Todo el mundo tiene
opinión, pero, ¿cuántos criterio?, es el planteamiento de base que me acomete
desde hace muchísimos años, cuestión nada fácil de explicar y menos aún de
entender, pues hacerlo implica trascender los esquemas tradicionales a los que
estamos acostumbrados, es decir, el sentir general.
Si recurrimos a nuestro DRAE,
nos define la opinión como juicio
que se forma de algo cuestionable, o concepto en
que se tiene a alguien o algo.
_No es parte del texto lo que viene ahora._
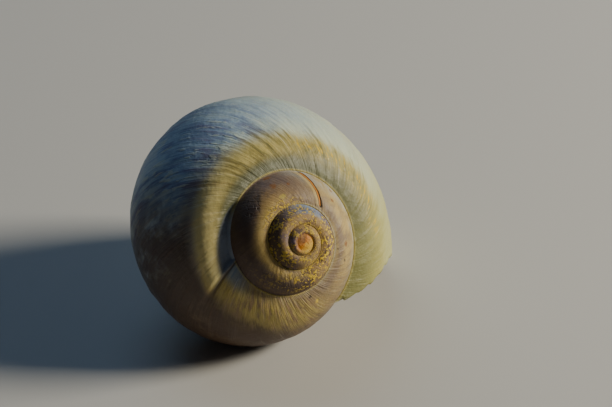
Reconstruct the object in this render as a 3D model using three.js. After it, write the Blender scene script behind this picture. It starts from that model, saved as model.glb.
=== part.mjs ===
// A land snail shell: one coiled, thin-walled tube that grew as a single piece, empty inside.
// Millimetres, +Z up. It lies mouth down, on the rim of the mouth and the belly of the last whorl.
import * as THREE from 'three';

// ---- driving dimensions -------------------------------------------------------------------
// Places along the coil are counted in turns: 0 where the suture meets the lip, and less
// towards the apex. Across a whorl they are counted in quarters: 0 at the suture, 1 at the
// widest point, 2 at the bottom, 3 at the inmost point and 4 on the whorl before it.
const suture = {
  radius: 9.9, radiusRate: 0.566, radiusEase: -0.0405,
  drop: 6.89, dropRate: 0.595, dropEase: -0.157,
};
const whorl = { lean: 0.467, slender: 1.813, flatAtMouth: 0.94, flatAtApex: 1.78, turns: 1.45 };
const base = { width: 0.52, depth: 0.5 };          // of the radius at the widest point
const navel = { radius: 0.09, rise: 1.15, overlap: 2.4 };
const wall = { thickness: 0.65, share: 0.12 };     // mm, and the most of a whorl's width
const lip = { bearing: -0.751, back: 0.1045, reach: 0.613, blend: 0.3 };
const brokenRim = { from: 1.05, to: 2.3, back: 0.027 };
const apexTurn = -4.25;           // where the coil starts
const hollowTurn = -2.0;          // how far up the whorls the hollow reaches
const navelTurn = -1.75;          // where the narrow hole under the coil closes
const restTurn = [1.002, 0.437, 0.012];   // attitude at rest, radians about X, Y and Z

// ---- how finely the surface is faceted ------------------------------------------------------
const perTurn = 24;               // columns to a turn
const spireRows = 6;
const bellyRows = 8;
const navelRows = 5;
const trailSuture = 2;            // columns by which growth lines trail at the next suture,
const trailBelly = 3;             // under the belly
const trailNavel = 1;             // and at the navel

const columns = Math.round(-apexTurn * perTurn);
const columnOf = (turn) => columns + Math.round(turn * perTurn);
const rowSuture = spireRows;
const rowInside = rowSuture + 1;
const rowInsideEnd = rowInside + bellyRows;
const rowNavel = rowInsideEnd + 1;
const rowEnd = rowNavel + navelRows;
const turnBack = perTurn - trailSuture;      // columns from a suture to the whorl above it
const firstOpen = columns - turnBack;        // first column that no later whorl covers
const firstHollow = columnOf(hollowTurn);
const firstNavel = columnOf(navelTurn);

const mix = (from, to, share) => from + (to - from) * share;

// The suture: the line where a whorl meets the one before it.
function sutureAt(turn) {
  const { radius, radiusRate, radiusEase, drop, dropRate, dropEase } = suture;
  return {
    r: radius * Math.exp(radiusRate * turn + radiusEase * turn * turn),
    z: -drop * Math.exp(dropRate * turn + dropEase * turn * turn),
  };
}

// A leaned ellipse through the sutures above and below a whorl, and its widest point.
function whorlAt(turn) {
  const { lean, slender, flatAtMouth, flatAtApex, turns } = whorl;
  const [cos, sin] = [Math.cos(lean), Math.sin(lean)];
  const [above, below] = [sutureAt(turn), sutureAt(turn + 1)].map(({ r, z }) => (
    new THREE.Vector2(r * cos + z * sin, (z * cos - r * sin) / slender)));
  const chord = below.clone().sub(above);
  const flatness = mix(flatAtApex, flatAtMouth, Math.exp(-((turn / turns) ** 2)));
  const across = chord.length() / flatness;
  const reach = Math.sqrt(1 / flatness ** 2 - 1 / 4);
  const centre = above.clone().add(below).multiplyScalar(0.5);
  centre.add(new THREE.Vector2(chord.y, -chord.x).multiplyScalar(reach));
  const angleOf = (point) => Math.atan2(point.y - centre.y, point.x - centre.x);
  const pointAt = (angle) => {
    const x = centre.x + across * Math.cos(angle);
    const y = (centre.y + across * Math.sin(angle)) * slender;
    return { r: x * cos - y * sin, z: x * sin + y * cos };
  };
  const top = angleOf(above);
  const widest = -Math.atan2(slender * sin, cos);
  return { pointAt, top, widest, next: (top - angleOf(below)) / (top - widest) };
}

// Radius and height of the outer surface at a turn and a quarter.
function outlineAt(turn, quarter) {
  const { pointAt, top, widest } = whorlAt(turn);
  if (quarter <= 1) return pointAt(mix(top, widest, quarter));
  const side = pointAt(widest);
  const bottom = { r: side.r * (1 - base.width), z: side.z - side.r * base.depth };
  const angle = (quarter - Math.min(Math.floor(quarter), 3)) * Math.PI / 2;
  const [cos, sin] = [Math.cos(angle), Math.sin(angle)];
  if (quarter < 2) return { r: mix(bottom.r, side.r, cos), z: mix(side.z, bottom.z, sin) };
  const inmost = { r: side.r * navel.radius, z: bottom.z + side.r * base.depth * navel.rise };
  if (quarter < 3) return { r: mix(bottom.r, inmost.r, sin), z: mix(inmost.z, bottom.z, cos) };
  const end = outlineAt(turn - 1, navel.overlap);
  return { r: mix(end.r, inmost.r, cos), z: mix(inmost.z, end.z, sin) };
}

// The same place moved into the wall, towards the hollow.
function liningAt(turn, quarter) {
  const step = 0.01;
  const from = outlineAt(turn, Math.max(quarter - step, 0));
  const to = outlineAt(turn, Math.min(quarter + step, 4));
  const here = outlineAt(turn, quarter);
  const length = Math.hypot(to.r - from.r, to.z - from.z);
  const depth = thicknessAt(turn) / length;
  return { r: here.r + (to.z - from.z) * depth, z: here.z - (to.r - from.r) * depth };
}

function thicknessAt(turn) {
  return Math.min(wall.thickness, wall.share * outlineAt(turn, 1).r);
}

// Quarters beyond a place that one wall's thickness spans along the surface.
function wallSpan(turn, quarter) {
  const step = 0.05;
  const [from, to] = [outlineAt(turn, quarter), outlineAt(turn, quarter + step)];
  return step * thicknessAt(turn + 1) / Math.hypot(to.r - from.r, to.z - from.z);
}

// The rows of a column: along the spire to the next suture, across the belly that the next
// whorl's hollow would show, and through the navel to the whorl before.
function quarterAt(turn, row) {
  const { next } = whorlAt(turn);
  const inside = next + wallSpan(turn, next);
  const insideEnd = navel.overlap - wallSpan(turn, navel.overlap);
  if (row <= rowSuture) return next * row / rowSuture;
  if (row <= rowInsideEnd) return mix(inside, insideEnd, (row - rowInside) / bellyRows);
  return mix(navel.overlap, 4, (row - rowNavel) / navelRows);
}

// How many turns a row trails behind the start of its column, as a growth line does.
function trailAt(row) {
  const knots = [[0, 0], [rowSuture, trailSuture], [rowInside, trailSuture],
    [rowInsideEnd, trailBelly], [rowNavel, trailBelly], [rowEnd, trailNavel]];
  const after = knots.findIndex(([place]) => place >= row);
  if (after === 0) return 0;
  const [[from, low], [to, high]] = [knots[after - 1], knots[after]];
  return mix(low, high, (row - from) / (to - from)) / perTurn;
}

// How many turns the rim trails behind its upper end. Its lower half is broken back, so that it
// meets the ground along a line.
function rimTrail(quarter) {
  const sweep = lip.back * Math.sin(Math.min(quarter / lip.reach, 1) * Math.PI / 2);
  const broken = (quarter - brokenRim.from) / (brokenRim.to - brokenRim.from);
  if (broken < 0 || broken > 1) return sweep;
  return sweep + brokenRim.back * Math.sin(broken * Math.PI);
}

// Towards the lip the columns swing into the line of the rim.
function turnAt(column, row) {
  const start = (column - columns) / perTurn;
  const trail = trailAt(row);
  const share = THREE.MathUtils.smoothstep(start, -lip.blend, 0);
  const quarter = quarterAt(start - trail, row);
  return start - mix(trail, quarter < 3 ? rimTrail(quarter) : trail, share);
}

// ---- vertices and triangles -----------------------------------------------------------------
const vertices = [];
const triangles = [];
const numbered = new Map();

function vertex(name, turn, place) {
  if (!numbered.has(name)) {
    const { r, z } = place();
    const bearing = lip.bearing - turn * Math.PI * 2;
    numbered.set(name, vertices.length / 3);
    vertices.push(r * Math.cos(bearing), r * Math.sin(bearing), z);
  }
  return numbered.get(name);
}

// The outer surface. A column's first row lies on the suture of the whorl before, and its last
// row on that whorl's navel; where there is no whorl before, both run together in a point.
function skin(column, row) {
  if (row === 0) {
    if (column >= turnBack) return skin(column - turnBack, rowSuture);
    return vertex('apex', 0, () => ({ r: 0, z: outlineAt(apexTurn, 0.2).z }));
  }
  if (row === rowEnd) {
    if (column - turnBack >= firstNavel) return skin(column - turnBack, rowNavel);
    return vertex('navel', 0, () => ({ r: 0, z: outlineAt(navelTurn, 3.5).z }));
  }
  const turn = turnAt(column, row);
  return vertex(`skin ${column} ${row}`, turn, () => outlineAt(turn, quarterAt(turn, row)));
}

// The inner surface of the wall. Its edges lie on the whorl before.
function lining(column, row) {
  if (row === 0) return skin(column - turnBack, rowInside);
  if (row === rowEnd) return skin(column - turnBack, rowInsideEnd);
  const turn = turnAt(column, row);
  return vertex(`lining ${column} ${row}`, turn, () => liningAt(turn, quarterAt(turn, row)));
}

function triangle(a, b, c) {
  if (a !== b && b !== c && c !== a) triangles.push(a, b, c);
}

function quad(a, b, c, d) {
  triangle(a, b, c);
  triangle(a, c, d);
}

// A row of the outer surface shows from the column where nothing covers or fills it.
function firstShown(row) {
  if (row < rowSuture) return 0;
  if (row === rowSuture || row === rowInsideEnd) return firstOpen;
  if (row < rowInsideEnd) return firstHollow - turnBack;
  return firstNavel;
}

for (let row = 0; row < rowEnd; row += 1) {
  for (let column = firstShown(row); column < columns; column += 1) {
    quad(skin(column, row), skin(column + 1, row), skin(column + 1, row + 1), skin(column, row + 1));
  }
  for (let column = firstHollow; column < columns; column += 1) {
    quad(lining(column, row), lining(column, row + 1),
      lining(column + 1, row + 1), lining(column + 1, row));
  }
  quad(skin(columns, row), lining(columns, row), lining(columns, row + 1), skin(columns, row + 1));
}

// The steps where the coil and the navel begin.
for (let row = 1; row < rowSuture; row += 1) triangle(skin(0, 0), skin(0, row), skin(0, row + 1));
for (let row = rowNavel; row < rowEnd - 1; row += 1) {
  triangle(skin(firstNavel, rowEnd), skin(firstNavel, row), skin(firstNavel, row + 1));
}

// The end of the hollow, between the lining and the whorl before.
for (let belly = 0, row = 0; belly < bellyRows || row < rowEnd;) {
  const [inner, outer] = [rowInside + belly, row];
  const near = skin(firstHollow - turnBack, inner);
  const far = lining(firstHollow, outer);
  if (row === rowEnd || (belly < bellyRows && belly * rowEnd <= row * bellyRows)) {
    triangle(near, skin(firstHollow - turnBack, inner + 1), far);
    belly += 1;
  } else {
    triangle(near, lining(firstHollow, outer + 1), far);
    row += 1;
  }
}

// ---- the part -------------------------------------------------------------------------------
const geometry = new THREE.BufferGeometry();
geometry.setAttribute('position', new THREE.Float32BufferAttribute(vertices, 3));
geometry.setIndex(triangles);
geometry.applyMatrix4(new THREE.Matrix4().makeRotationFromEuler(new THREE.Euler(...restTurn)));
geometry.computeBoundingBox();
const { min, max } = geometry.boundingBox;
geometry.translate(-(min.x + max.x) / 2, -(min.y + max.y) / 2, -min.z);
geometry.computeVertexNormals();

const shell = new THREE.Mesh(geometry, new THREE.MeshStandardMaterial({
  color: 0xd9cdb8, roughness: 0.55, metalness: 0,
}));
shell.name = 'shell';

const part = new THREE.Group();
part.add(shell);
export default part;
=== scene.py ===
import math
import bpy
import numpy as np
from mathutils import Euler, Matrix, Vector


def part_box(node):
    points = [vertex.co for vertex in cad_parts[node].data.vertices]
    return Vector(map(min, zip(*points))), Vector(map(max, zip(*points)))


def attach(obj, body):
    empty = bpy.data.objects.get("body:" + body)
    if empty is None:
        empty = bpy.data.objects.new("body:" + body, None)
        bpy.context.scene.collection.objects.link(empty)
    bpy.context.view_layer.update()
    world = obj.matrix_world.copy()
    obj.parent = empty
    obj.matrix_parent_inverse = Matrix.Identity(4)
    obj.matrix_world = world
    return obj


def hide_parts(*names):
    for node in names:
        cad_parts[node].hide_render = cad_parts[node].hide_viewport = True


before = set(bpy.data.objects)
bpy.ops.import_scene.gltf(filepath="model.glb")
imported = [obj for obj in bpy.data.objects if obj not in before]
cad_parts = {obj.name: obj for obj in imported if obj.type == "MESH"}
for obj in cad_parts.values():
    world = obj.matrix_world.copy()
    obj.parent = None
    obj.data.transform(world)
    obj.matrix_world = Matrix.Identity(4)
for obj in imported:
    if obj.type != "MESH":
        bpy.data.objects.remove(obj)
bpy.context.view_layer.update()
print("frame loaded")

# Places along the coil are counted in turns: 0 where the suture meets the lip, and less towards
# the apex. Across a whorl they are counted in quarters: 0 at the suture, 1 at the widest point,
# 2 at the bottom, 3 at the inmost point and 4 on the whorl before it. Lengths are in metres.
coil = {
    "Suture radius": 0.0099, "Radius rate": 0.566, "Radius ease": -0.0405,
    "Suture drop": 0.00689, "Drop rate": 0.595, "Drop ease": -0.157,
    "Lean": 0.467, "Slenderness": 1.813, "Flatness at mouth": 0.94, "Flatness at apex": 1.78,
    "Flatness turns": 1.45, "Base width": 0.52, "Base depth": 0.5,
    "Navel radius": 0.09, "Navel rise": 1.15, "Navel overlap": 2.4,
    "Wall": 0.00065, "Wall share": 0.12, "Lip bearing": -0.751,
    "Lip wall": 0.45, "Lip taper": 0.12,
}
extent = {"apex": -4.25, "hollow": -2.0, "navel": -1.75}
resting = {"turn": (1.002, 0.437, 0.012)}
lip = {
    "back": 0.1045, "reach": 0.613, "blend": 0.3,
    "brokenFrom": 1.05, "brokenTo": 2.3, "broken": 0.027, "chipLean": 0.4,
}
chips = [
    {"at": 0.015, "width": 0.03, "back": 0.006},
    {"at": 0.12, "width": 0.02, "back": 0.0018},
    {"at": 0.20, "width": 0.025, "back": 0.0035},
    {"at": 0.285, "width": 0.03, "back": 0.0022},
    {"at": 0.385, "width": 0.025, "back": 0.004},
    {"at": 0.46, "width": 0.02, "back": 0.0028},
    {"at": 0.72, "width": 0.06, "back": 0.004},
    {"at": 0.98, "width": 0.05, "back": 0.003},
    {"at": 1.32, "width": 0.09, "back": 0.003},
    {"at": 1.9, "width": 0.12, "back": 0.004},
]
# Rows and columns of the unrolled wall. The trails are how many turns its named rows lag behind,
# the crowdings draw rows towards the suture, and the gaps keep the lining out of the corners.
grid = {
    "perTurn": 288, "spireRows": 24, "bellyRows": 30, "navelRows": 8,
    "trails": (0, 1 / 12, 1 / 12, 1 / 8, 1 / 8, 1 / 24),
    "spireCrowding": 1.5, "bellyCrowding": 1.25, "step": 0.05, "insideGap": 1.35, "cornerGap": 0.9,
}
# Rough measures: a whorl's width against its suture, a quarter and a turn against that width,
# the quarter past which growth lines run straight down, and the last whorl's width.
rough = {"width": 1.04, "quarter": 1.25, "turn": 6.0, "slopeEnd": 1.3, "lastWidth": 0.016}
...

Más nos podría valer lo que se dice de opinión pública: estimación en
que coincide la generalidad de las personas acerca de asuntos determinados, definición
que, en general, se asemeja más al concepto propio del término, ya que es
compartido por una pluralidad de individuos que refuerzan, así, las opiniones
de cada sujeto.
Podríamos
considerar ya aquí un primer nivel de diferenciación entre ambos conceptos,
quizá imperceptible para muchos pero en cambio tan sólido que marca una
importante categorización.
Mientras que la opinión se establece como reacción
primera y básica ante un hecho determinado, y es por tanto deudora de una
multiplicidad de factores, la mayor parte de ellos tan subjetivos como el
individuo que opina, el criterio atiende, para su consideración, al
conocimiento de la verdad en que pueda incurrir ese hecho, es decir, precisa,
necesariamente, de una profundización en la realidad circunstancial del hecho,
por encima, desde luego, de la engañosa apariencia o la simple subjetividad.
No entraremos en
debates de mayor calado –innecesarios en esta ocasión y, además, fuera del
alcance de nuestras profanas limitaciones–, como sería desentrañar el
significado filosófico de ambos conceptos, es decir, profundizar en la doxa,
o conocimiento fenoménico engañoso, que es tanto como decir opinión, y la episteme,
o conocimiento científico metodológicamente establecido.
De modo que, según
supongo y si no estoy equivocado, que podría perfectamente ser, hay una
apreciable diferencia entre opinar y conocer qué se está diciendo. Sé, también,
que lo más usual entre nosotros, pobres bípedos peludos sometidos al imperio de
los sentidos, que son lo más a mano que tenemos, y algunos lo único, es hablar,
aunque no se sepa de qué ni se espere siquiera a dejar explicarse al otro antes
de echar la lengua a paseo.
Es verdad
igualmente que si sólo habláramos de lo que en realidad conocemos deberíamos
enmudecer por decreto-ley, de modo que toda esta argumentación que acabo de
escribir quizá solamente sean palabras, opiniones, en suma, sin más sustento
que mi propia subjetividad, y aunque podría traer aquí infinidad de ejemplos
para tratar de defender estos puntos de vista, no lo haré, ya que no es mi
cometido formar opinión, y mucho menos conocimiento epistemológico.